With that the tribe voted, followed by Brian playing his hidden immunity idol much to the shock of his tribemates. Or faux shock at least, as the Sh alliance joined together to send Monika from the game in fifth place while flushing Brian’s idol.

Given Mon is an absolute delight however, she walked into the Jury Villa and TBH made my job super easy. Some light compliments here, some questions about why she looks better after 46 days on an island than I do twenty minutes after getting out of the shower there, and I barely even needed to crack the Preserved Lemonika Radulovic.

 

 

While they aren’t the best thing to eat straight out of the jar – hey, don’t tell Mon that! – these babies are the perfect thing to elevate any Moroccan dish. Or to whip up as a cute Christmas gift. Because it is October – third to be in fact, happy Mean Girls day! – and that means Halloween is rolling into Thanksgiving and Christmas and you need to prepare.

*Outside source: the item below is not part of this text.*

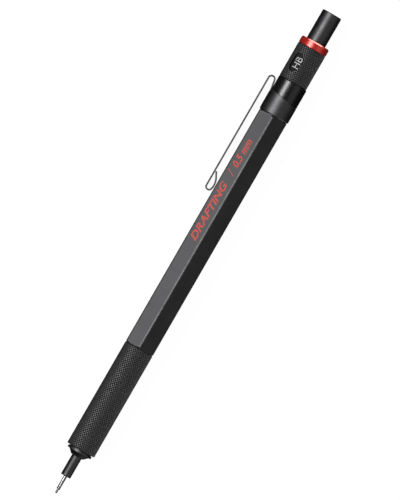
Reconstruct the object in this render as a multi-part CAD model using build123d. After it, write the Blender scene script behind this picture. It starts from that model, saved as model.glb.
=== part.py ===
"""A clutch-type mechanical drafting pencil, lying on a desk, one solid or group of solids per node.

Lengths are in millimetres. Positions along the pencil are given as distances from the point of the
lead, and x_at() turns them into the row's X. The pencil's axis runs along X with the writing tip at
+X. One flat of the six-sided barrel faces straight down, and angles round the axis start at +Y and
turn towards +Z. The origin is at the bottom centre of the whole pencil's box.
"""

import os
from math import cos, radians, sin

from build123d import *

# Whole pencil
LENGTH = 142.5
RUNNING = 0.05  # radial clearance of a piece that slides or turns
SEATING = 0.02  # gap between faces that only meet when the mechanism is at rest

# Lead and its guide
LEAD_R = 0.28
LEAD_LENGTH = 60.0
LEAD_CHAMFER = 0.08
SPARE_LEADS = 3
SPARE_START = 62.0
SPARE_RING_R = 0.9
SLEEVE_START = 1.1
SLEEVE_END = 8.0
SLEEVE_R = 0.47
SLEEVE_BORE_R = 0.31
SLEEVE_SHOULDER_START = 5.1
SLEEVE_SHOULDER_R = 0.8
PIPE_START = 5.0
PIPE_R = 1.38
PIPE_ROUND = 0.12

# Nose cone, screwed into the front of the grip
CONE_START = 10.85
CONE_FOOT_R = 1.72
CONE_END = 11.95
CONE_END_R = 2.88
FLANGE_END = 12.6
FLANGE_R = 3.4
REVEAL_R = 3.1
SPIGOT_R = 2.72
SPIGOT_END = 18.8
THREAD_START = 13.4
THREAD_PITCH = 0.75
THREAD_DEPTH = 0.18
LEAD_PASSAGE_R = 0.36
BRAKE_START = 9.0
BRAKE_END = 11.0
BRAKE_R = 0.95
BRAKE_BORE_R = 0.29
JAW_CHAMBER_START = 11.9
JAW_CHAMBER_R = 1.6
RING_CHAMBER_START = 15.35
RING_CHAMBER_R = 2.1

# Clutch: jaws that a ring wedges shut on the lead
JAW_FRONT = 14.4
JAW_R = 1.5
JAW_CONE_START = 16.0
JAW_CONE_END = 17.6
JAW_WAIST_R = 1.1
JAW_SLOTS = 3
JAW_SLOT_WIDTH = 0.22
JAW_SLOT_END = 23.0
SHANK_R = 0.85
SHANK_END = 36.0
SHANK_BORE_R = 0.4
RING_START = 16.0
RING_END = 18.0
RING_R = 1.95
RING_GAP = 0.03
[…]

So no pressure. Oh, and enjoy!

 

 

Preserved Lemonika Radulovic
Makes: 1L.

Ingredients
8-12 lemons, quartered
150g salt
1 cinnamon quill
2 cloves
2 allspice berries
4 black peppercorns

Method
Sterilise a large mason jar.

Place a heaped tablespoon of salt on the bottom of the jar and top with a couple of layers of lemons, smooshing down as you go to release the juices. Place the cinnamon quill and half the remaining spices on top, top with a layer of salt and another couple layers of lemon.

Add the remaining spice and repeat the process of salting and smooshing the lemons until the jar is almost full. If the fruit hasn’t released enough fruit, top with additional juice until the lemons are all covered.

Seal the jars and leave them in a cool dark place for six weeks – kinda like how the editors left us in the dark about Mon until belly-flopgate – or until the lemons are preserved and the salt has completely dissolved and the juice is consistency of hand sanitiser. Refrigerate once they’re ready … for devouring over time.